The irony was that British historians who prided themselves on avoiding continental theorizing had absorbed a powerful ideological framework—they simply didn't recognize it as one. Their empiricism was selective, their narratives shaped by assumptions about progress that went unexamined precisely because they seemed so obviously true.

Takeaway

Refusing to theorize explicitly doesn't mean thinking without assumptions—it often means holding assumptions so deeply that they become invisible.

Namierite Skepticism: Debunking Ideas with Prosopography

Lewis Namier offered a different kind of British empiricism—one that attacked ideological explanations by burying them under mountains of biographical data. His studies of eighteenth-century Parliament painstakingly reconstructed the family connections, property interests, and patronage networks that actually drove political behavior.

Where Whig historians saw principled debates between liberty and tyranny, Namier found MPs chasing places and pensions. His prosopographical method—collective biography analyzing social backgrounds, career patterns, and kinship ties—revealed politics as a game of interests rather than ideas. The grand rhetoric of parliamentary debate masked grubby scrambles for advantage.

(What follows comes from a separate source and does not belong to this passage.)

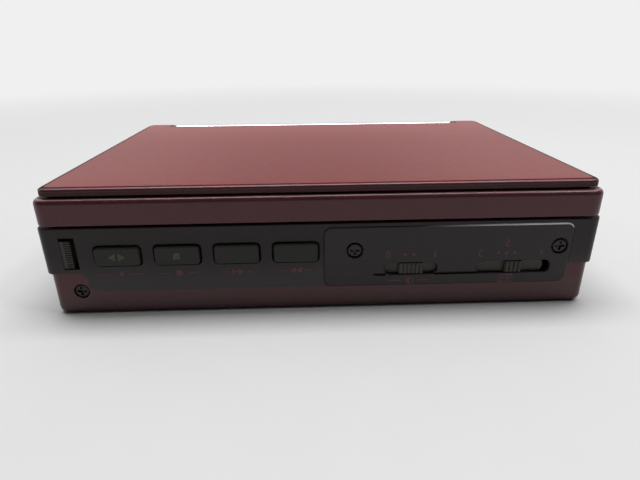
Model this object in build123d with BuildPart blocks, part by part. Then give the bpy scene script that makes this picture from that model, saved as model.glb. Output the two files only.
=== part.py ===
from build123d import *
from math import acos, atan2, cos, degrees, hypot, pi, radians, sin, tan
import os

# A portable cassette player, in millimetres.
# X runs along the front to the right, Y away from the control panel, Z up to the lid.
# The origin is in the middle of the footprint, on the surface that the player lies on.

# Case
case_width = 122.0
case_depth = 84.0
case_height = 29.5
wall = 1.5
floor = 1.3
lid_height = 8.1
parting_gap = 0.5
shell_inset = 0.5
shell_corner_radius = 2.1
shell_edge_radius = 1.6
rim_radius = 0.3
inner_corner_radius = 1.0

left = -case_width / 2
right = case_width / 2
front = -case_depth / 2
back = case_depth / 2
lid_rim = case_height - lid_height
shell_rim = lid_rim - parting_gap
inner_right = right - shell_inset - wall
inner_left = -inner_right
inner_front = front + shell_inset + wall
inner_back = -inner_front

# Lid: a frame, a groove all round, a narrower tier and the plate let into its top
lid_corner_radius = 2.8
lid_edge_radius = 1.2
groove_height = 0.6
groove_depth = 1.6
tier_height = 1.5
tier_side_inset = 1.4
tier_end_inset = 0.8
tier_corner_radius = 2.2
tier_edge_radius = 0.6
plate_proud = 0.15
plate_sheet = 0.6
plate_border = 1.1
plate_gap = 0.1
plate_corner_radius = 1.2
plate_edge_radius = 0.3
lid_roof = 1.2
notch_inset = 11.0
notch_depth = 4.3
notch_corner_radius = 1.2
plate_notch_radius = 0.8
strip_gap = 0.3
strip_back_inset = 0.2
strip_edge_radius = 0.9
tier_top = case_height - plate_proud
tier_bottom = tier_top - tier_height
frame_top = tier_bottom - groove_height
lid_ceiling = frame_top - lid_roof
notch_half_width = right - notch_inset

# Hinge
hinge_wall = 2.6
hinge_radius = 1.9
lug_radius = 1.4
lug_width = 4.0
lug_gap = 0.3
lug_inset = 10.0
pin_radius = 0.8
pin_running_gap = 0.05
boss_width = 3.7
hinge_y = back - hinge_radius
hinge_z = lid_rim + hinge_radius
lug_x = right - lug_inset

# Cassette that the bay takes
cassette_width = 100.4
cassette_depth = 63.8
cassette_thin = 8.7
cassette_thick = 12.0
cassette_thick_depth = 15.0
cassette_gap = 0.25
hub_spacing = 42.5
hub_setback = 34.4
capstan_spacing = 66.0
capstan_setback = 6.5
bay_setback = 13.5
bay_front = front + bay_setback
bay_back = bay_front + cassette_depth
cassette_plane = lid_rim

# Levels, from the cassette downwards
deck_top = cassette_plane - cassette_thin / 2 - cassette_gap
deck_thickness = 0.8
deck_bottom = deck_top - deck_thickness
recess_top = cassette_plane - cassette_thick / 2 - cassette_gap
recess_bottom = recess_top - deck_thickness
gear_top = recess_bottom - 0.45
gear_height = 1.4
gear_bottom = gear_top - gear_height
chassis_top = gear_bottom - 0.4
chassis_thickness = 1.0
chassis_bottom = chassis_top - chassis_thickness
board_bottom = floor + 0.6
board_thickness = 1.0
board_top = board_bottom + board_thickness

# Control panel
panel_inset = 0.2
panel_overhang = 0.2
panel_edge_radius = 2.2
panel_bottom = 5.8
panel_corner_bottom = 10.3
panel_corner_inset = 9.0
panel_step_radius = 2.0
panel_return = 9.0
panel_face = front + panel_inset
panel_ledge_depth = 1.8
ledge_thickness = 0.8
mouth_chamfer = 0.15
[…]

This approach proved enormously influential. The History of Parliament project institutionalized Namier's methods, producing detailed biographies of every MP who ever served. Political history became harder-headed, less romantic, more attentive to the material realities beneath ideological surfaces.

Yet Namier's skepticism toward ideas could become its own kind of blindness. By reducing all political action to interest, he struggled to explain moments when people genuinely acted from conviction—or when ideas themselves reshaped what people understood their interests to be. His empiricism was rigorous but reductive, suspicious of theory yet embodying its own theoretical commitment to cynicism about human motivation.

Takeaway

Skepticism toward ideology can itself become an ideology—the belief that all conviction masks self-interest is as much a theoretical position as believing ideas matter.

Island Mentality: Geography and Historical Imagination

British historiography developed in relative isolation from the traumas that shaped continental historical thinking. France had its Revolution, Germany its unification and collapse, Russia its succession of catastrophes. Britain experienced nothing comparable—no occupation, no revolutionary rupture, no fundamental break in institutional continuity.

This stability shaped what British historians found interesting and what they ignored. Revolution seemed aberrant, something that happened elsewhere to less fortunate peoples. Systematic theories of historical change—Marxism, Annales-style structural history, German historicism—addressed questions that didn't seem urgent from the perspective of a nation whose institutions had evolved gradually.

British historians excelled at biography, political narrative, and constitutional history—genres suited to a country where individuals seemed to matter and institutions worked. They were less interested in the long-term structural transformations, class conflicts, and mentalities that preoccupied their continental colleagues.

When British historians did engage with theory, they often domesticated it. E.P. Thompson's Marxism became a humanist celebration of working-class agency. Social history in British hands focused on recoverable experiences rather than abstract structures. Even radical British historians retained something of the empiricist suspicion of system, preferring to ground their work in archives rather than theoretical schemas.

Takeaway

What historians find worth explaining often reflects what their own national experience made seem normal or strange—stability breeds different questions than catastrophe.

British empiricism produced genuine achievements: masterful narratives, meticulous archival work, healthy skepticism toward ideological grandstanding. At its best, it kept historians honest, demanding evidence rather than speculation.

But the refusal to theorize came at a cost. Hidden assumptions remained unexamined. Certain questions—about deep structures, long-term change, the conditions that made British stability possible—went unasked because they required frameworks the tradition distrusted.

The lesson isn't that theory is better than empiricism, but that the choice between them is false. All historical work involves theoretical assumptions. The question is whether historians examine those assumptions explicitly or let them operate silently—shaping what they see while remaining invisible.